### Exercise requirements:
Print each line exactly as it is given.

### Supplied material:
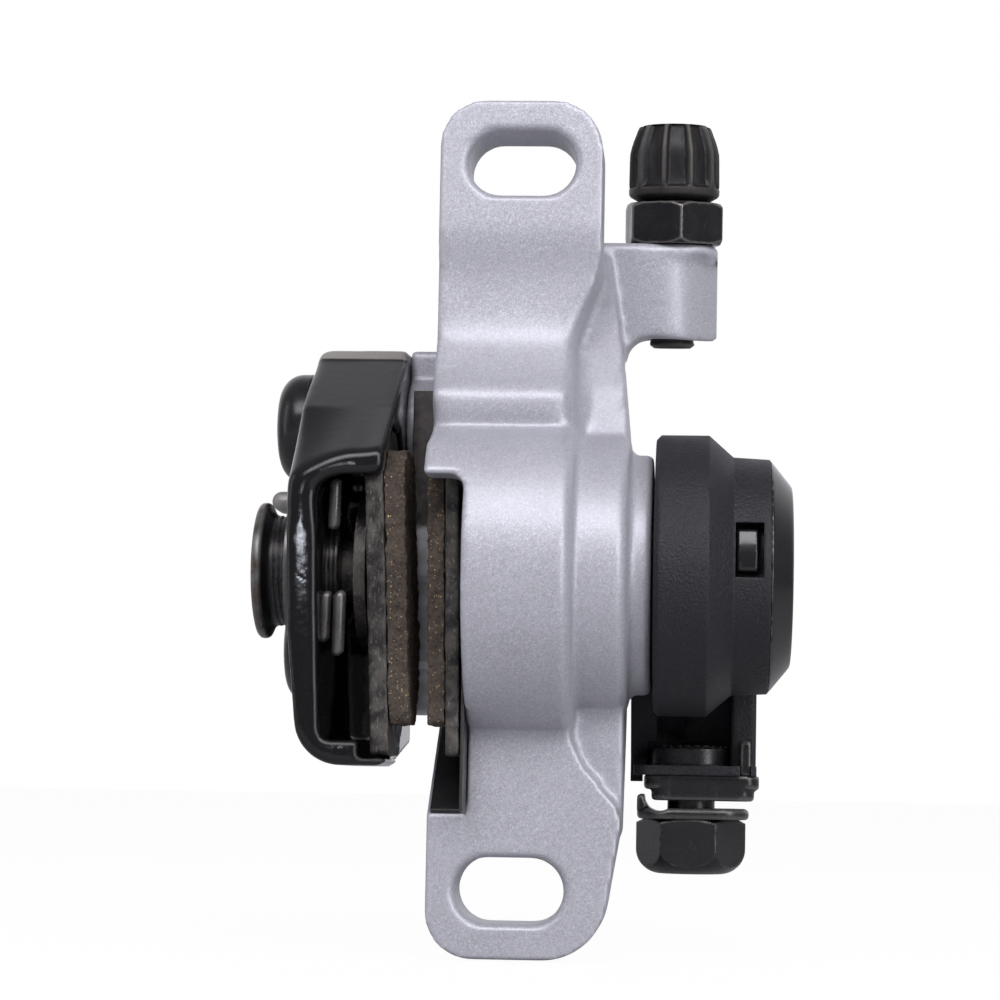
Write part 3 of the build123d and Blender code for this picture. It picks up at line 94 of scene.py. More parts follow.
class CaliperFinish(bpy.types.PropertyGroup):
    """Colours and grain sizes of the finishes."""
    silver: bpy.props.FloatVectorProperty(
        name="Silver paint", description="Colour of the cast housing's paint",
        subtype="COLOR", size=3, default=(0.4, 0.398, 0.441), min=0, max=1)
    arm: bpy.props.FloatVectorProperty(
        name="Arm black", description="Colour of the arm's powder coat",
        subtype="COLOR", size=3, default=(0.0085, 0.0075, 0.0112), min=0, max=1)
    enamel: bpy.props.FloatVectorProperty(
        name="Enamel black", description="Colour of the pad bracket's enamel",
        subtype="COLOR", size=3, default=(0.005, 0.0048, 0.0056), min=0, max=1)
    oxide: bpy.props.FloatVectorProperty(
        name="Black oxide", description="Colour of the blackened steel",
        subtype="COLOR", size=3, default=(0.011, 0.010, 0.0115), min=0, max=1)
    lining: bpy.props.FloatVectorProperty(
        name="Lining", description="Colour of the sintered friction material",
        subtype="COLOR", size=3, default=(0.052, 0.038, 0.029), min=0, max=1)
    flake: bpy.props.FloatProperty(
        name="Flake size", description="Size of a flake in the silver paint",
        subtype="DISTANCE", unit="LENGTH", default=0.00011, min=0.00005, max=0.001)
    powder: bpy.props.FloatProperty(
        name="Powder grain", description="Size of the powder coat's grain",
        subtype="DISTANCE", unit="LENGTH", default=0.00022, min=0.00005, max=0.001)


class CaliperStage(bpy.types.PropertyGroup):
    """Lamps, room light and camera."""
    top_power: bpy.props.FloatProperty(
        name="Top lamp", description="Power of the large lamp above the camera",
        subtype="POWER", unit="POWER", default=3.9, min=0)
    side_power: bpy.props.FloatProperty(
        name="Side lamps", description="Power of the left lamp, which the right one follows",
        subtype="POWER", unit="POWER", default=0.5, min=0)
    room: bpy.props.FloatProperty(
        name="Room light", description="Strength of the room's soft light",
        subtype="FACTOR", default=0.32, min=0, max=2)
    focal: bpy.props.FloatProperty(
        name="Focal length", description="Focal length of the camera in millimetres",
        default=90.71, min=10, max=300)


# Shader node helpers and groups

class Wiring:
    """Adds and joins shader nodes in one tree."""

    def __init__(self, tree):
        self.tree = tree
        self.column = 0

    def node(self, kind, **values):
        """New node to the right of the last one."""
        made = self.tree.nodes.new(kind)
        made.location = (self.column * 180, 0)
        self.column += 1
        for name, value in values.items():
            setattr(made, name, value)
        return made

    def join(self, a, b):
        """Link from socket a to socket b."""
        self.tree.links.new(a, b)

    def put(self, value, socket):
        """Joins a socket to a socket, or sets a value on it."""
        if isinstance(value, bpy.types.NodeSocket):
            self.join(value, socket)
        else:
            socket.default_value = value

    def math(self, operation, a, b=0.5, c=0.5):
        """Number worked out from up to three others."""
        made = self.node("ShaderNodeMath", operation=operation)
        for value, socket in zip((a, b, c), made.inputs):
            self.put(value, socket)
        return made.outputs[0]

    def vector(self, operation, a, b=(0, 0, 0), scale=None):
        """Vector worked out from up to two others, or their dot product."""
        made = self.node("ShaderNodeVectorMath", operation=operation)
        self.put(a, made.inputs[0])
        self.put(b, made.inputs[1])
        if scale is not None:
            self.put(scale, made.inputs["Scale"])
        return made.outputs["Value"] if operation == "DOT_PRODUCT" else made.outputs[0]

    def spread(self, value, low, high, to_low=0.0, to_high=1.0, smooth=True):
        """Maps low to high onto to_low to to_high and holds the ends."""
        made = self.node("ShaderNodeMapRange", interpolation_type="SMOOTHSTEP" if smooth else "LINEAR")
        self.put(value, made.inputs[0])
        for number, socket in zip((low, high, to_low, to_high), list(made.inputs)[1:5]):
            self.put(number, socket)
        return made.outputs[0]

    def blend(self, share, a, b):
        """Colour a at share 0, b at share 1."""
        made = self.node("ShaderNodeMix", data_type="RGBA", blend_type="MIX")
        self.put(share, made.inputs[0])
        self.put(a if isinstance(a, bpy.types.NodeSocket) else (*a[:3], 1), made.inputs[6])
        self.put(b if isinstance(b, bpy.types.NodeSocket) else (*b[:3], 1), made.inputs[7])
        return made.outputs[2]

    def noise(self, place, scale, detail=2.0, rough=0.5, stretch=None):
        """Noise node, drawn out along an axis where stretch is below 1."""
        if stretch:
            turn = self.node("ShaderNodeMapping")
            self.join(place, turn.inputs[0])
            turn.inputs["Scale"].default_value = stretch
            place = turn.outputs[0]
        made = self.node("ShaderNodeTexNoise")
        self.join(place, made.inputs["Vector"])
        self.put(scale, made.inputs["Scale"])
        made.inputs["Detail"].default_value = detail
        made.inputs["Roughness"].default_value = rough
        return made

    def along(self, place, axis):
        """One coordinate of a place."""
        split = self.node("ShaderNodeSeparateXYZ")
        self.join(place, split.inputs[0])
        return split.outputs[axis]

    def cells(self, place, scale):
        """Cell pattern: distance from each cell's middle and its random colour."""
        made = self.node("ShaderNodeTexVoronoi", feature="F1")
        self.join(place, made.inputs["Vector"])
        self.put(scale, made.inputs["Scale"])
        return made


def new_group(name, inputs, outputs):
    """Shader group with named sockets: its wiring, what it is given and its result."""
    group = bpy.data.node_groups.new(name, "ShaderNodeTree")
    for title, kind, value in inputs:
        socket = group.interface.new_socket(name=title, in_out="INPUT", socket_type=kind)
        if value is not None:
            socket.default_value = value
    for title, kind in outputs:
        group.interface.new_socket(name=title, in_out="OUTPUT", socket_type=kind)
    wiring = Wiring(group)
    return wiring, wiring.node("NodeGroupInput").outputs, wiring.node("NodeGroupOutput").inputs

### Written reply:
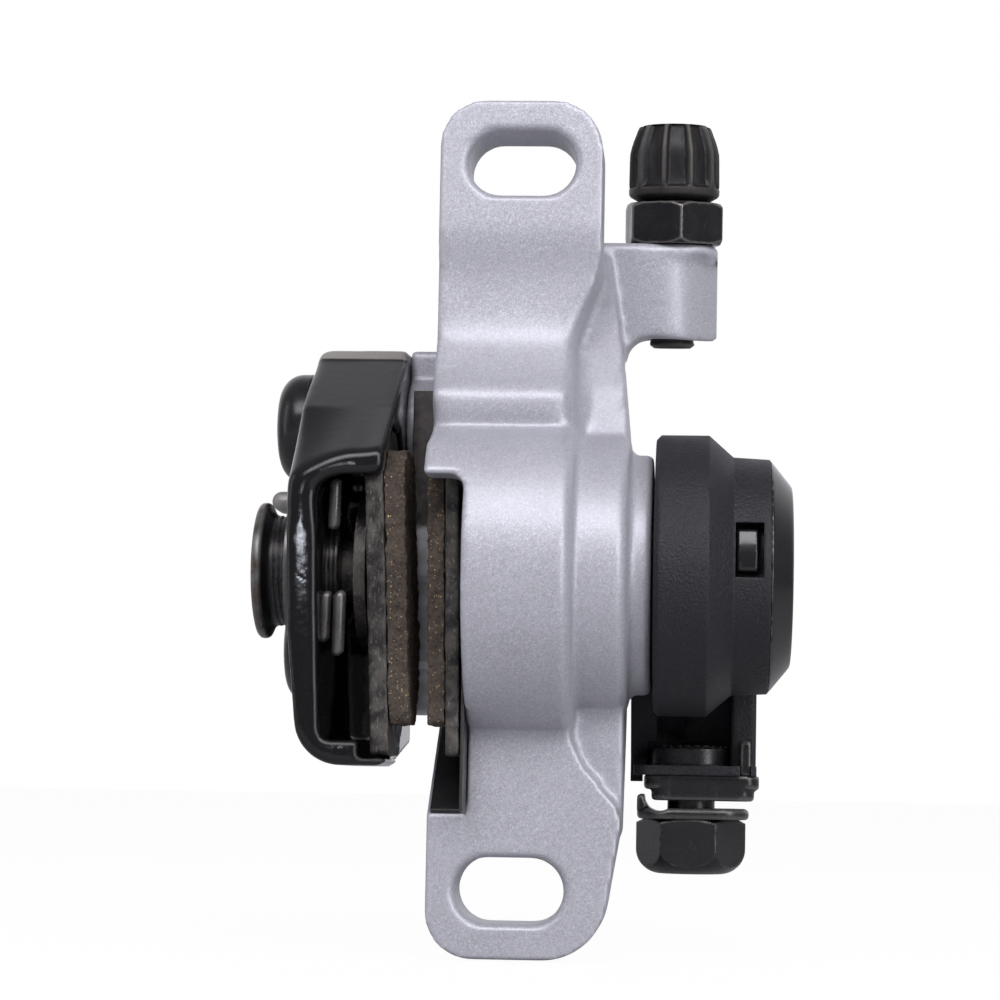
Write part 3 of the build123d and Blender code for this picture. It picks up at line 94 of scene.py. More parts follow.
class CaliperFinish(bpy.types.PropertyGroup):
    """Colours and grain sizes of the finishes."""
    silver: bpy.props.FloatVectorProperty(
        name="Silver paint", description="Colour of the cast housing's paint",
        subtype="COLOR", size=3, default=(0.4, 0.398, 0.441), min=0, max=1)
    arm: bpy.props.FloatVectorProperty(
        name="Arm black", description="Colour of the arm's powder coat",
        subtype="COLOR", size=3, default=(0.0085, 0.0075, 0.0112), min=0, max=1)
    enamel: bpy.props.FloatVectorProperty(
        name="Enamel black", description="Colour of the pad bracket's enamel",
        subtype="COLOR", size=3, default=(0.005, 0.0048, 0.0056), min=0, max=1)
    oxide: bpy.props.FloatVectorProperty(
        name="Black oxide", description="Colour of the blackened steel",
        subtype="COLOR", size=3, default=(0.011, 0.010, 0.0115), min=0, max=1)
    lining: bpy.props.FloatVectorProperty(
        name="Lining", description="Colour of the sintered friction material",
        subtype="COLOR", size=3, default=(0.052, 0.038, 0.029), min=0, max=1)
    flake: bpy.props.FloatProperty(
        name="Flake size", description="Size of a flake in the silver paint",
        subtype="DISTANCE", unit="LENGTH", default=0.00011, min=0.00005, max=0.001)
    powder: bpy.props.FloatProperty(
        name="Powder grain", description="Size of the powder coat's grain",
        subtype="DISTANCE", unit="LENGTH", default=0.00022, min=0.00005, max=0.001)


class CaliperStage(bpy.types.PropertyGroup):
    """Lamps, room light and camera."""
    top_power: bpy.props.FloatProperty(
        name="Top lamp", description="Power of the large lamp above the camera",
        subtype="POWER", unit="POWER", default=3.9, min=0)
    side_power: bpy.props.FloatProperty(
        name="Side lamps", description="Power of the left lamp, which the right one follows",
        subtype="POWER", unit="POWER", default=0.5, min=0)
    room: bpy.props.FloatProperty(
        name="Room light", description="Strength of the room's soft light",
        subtype="FACTOR", default=0.32, min=0, max=2)
    focal: bpy.props.FloatProperty(
        name="Focal length", description="Focal length of the camera in millimetres",
        default=90.71, min=10, max=300)


# Shader node helpers and groups

class Wiring:
    """Adds and joins shader nodes in one tree."""

    def __init__(self, tree):
        self.tree = tree
        self.column = 0

    def node(self, kind, **values):
        """New node to the right of the last one."""
        made = self.tree.nodes.new(kind)
        made.location = (self.column * 180, 0)
        self.column += 1
        for name, value in values.items():
            setattr(made, name, value)
        return made

    def join(self, a, b):
        """Link from socket a to socket b."""
        self.tree.links.new(a, b)

    def put(self, value, socket):
        """Joins a socket to a socket, or sets a value on it."""
        if isinstance(value, bpy.types.NodeSocket):
            self.join(value, socket)
        else:
            socket.default_value = value

    def math(self, operation, a, b=0.5, c=0.5):
        """Number worked out from up to three others."""
        made = self.node("ShaderNodeMath", operation=operation)
        for value, socket in zip((a, b, c), made.inputs):
            self.put(value, socket)
        return made.outputs[0]

    def vector(self, operation, a, b=(0, 0, 0), scale=None):
        """Vector worked out from up to two others, or their dot product."""
        made = self.node("ShaderNodeVectorMath", operation=operation)
        self.put(a, made.inputs[0])
        self.put(b, made.inputs[1])
        if scale is not None:
            self.put(scale, made.inputs["Scale"])
        return made.outputs["Value"] if operation == "DOT_PRODUCT" else made.outputs[0]

    def spread(self, value, low, high, to_low=0.0, to_high=1.0, smooth=True):
        """Maps low to high onto to_low to to_high and holds the ends."""
        made = self.node("ShaderNodeMapRange", interpolation_type="SMOOTHSTEP" if smooth else "LINEAR")
        self.put(value, made.inputs[0])
        for number, socket in zip((low, high, to_low, to_high), list(made.inputs)[1:5]):
            self.put(number, socket)
        return made.outputs[0]

    def blend(self, share, a, b):
        """Colour a at share 0, b at share 1."""
        made = self.node("ShaderNodeMix", data_type="RGBA", blend_type="MIX")
        self.put(share, made.inputs[0])
        self.put(a if isinstance(a, bpy.types.NodeSocket) else (*a[:3], 1), made.inputs[6])
        self.put(b if isinstance(b, bpy.types.NodeSocket) else (*b[:3], 1), made.inputs[7])
        return made.outputs[2]

    def noise(self, place, scale, detail=2.0, rough=0.5, stretch=None):
        """Noise node, drawn out along an axis where stretch is below 1."""
        if stretch:
            turn = self.node("ShaderNodeMapping")
            self.join(place, turn.inputs[0])
            turn.inputs["Scale"].default_value = stretch
            place = turn.outputs[0]
        made = self.node("ShaderNodeTexNoise")
        self.join(place, made.inputs["Vector"])
        self.put(scale, made.inputs["Scale"])
        made.inputs["Detail"].default_value = detail
        made.inputs["Roughness"].default_value = rough
        return made

    def along(self, place, axis):
        """One coordinate of a place."""
        split = self.node("ShaderNodeSeparateXYZ")
        self.join(place, split.inputs[0])
        return split.outputs[axis]

    def cells(self, place, scale):
        """Cell pattern: distance from each cell's middle and its random colour."""
        made = self.node("ShaderNodeTexVoronoi", feature="F1")
        self.join(place, made.inputs["Vector"])
        self.put(scale, made.inputs["Scale"])
        return made


def new_group(name, inputs, outputs):
    """Shader group with named sockets: its wiring, what it is given and its result."""
    group = bpy.data.node_groups.new(name, "ShaderNodeTree")
    for title, kind, value in inputs:
        socket = group.interface.new_socket(name=title, in_out="INPUT", socket_type=kind)
        if value is not None:
            socket.default_value = value
    for title, kind in outputs:
        group.interface.new_socket(name=title, in_out="OUTPUT", socket_type=kind)
    wiring = Wiring(group)
    return wiring, wiring.node("NodeGroupInput").outputs, wiring.node("NodeGroupOutput").inputs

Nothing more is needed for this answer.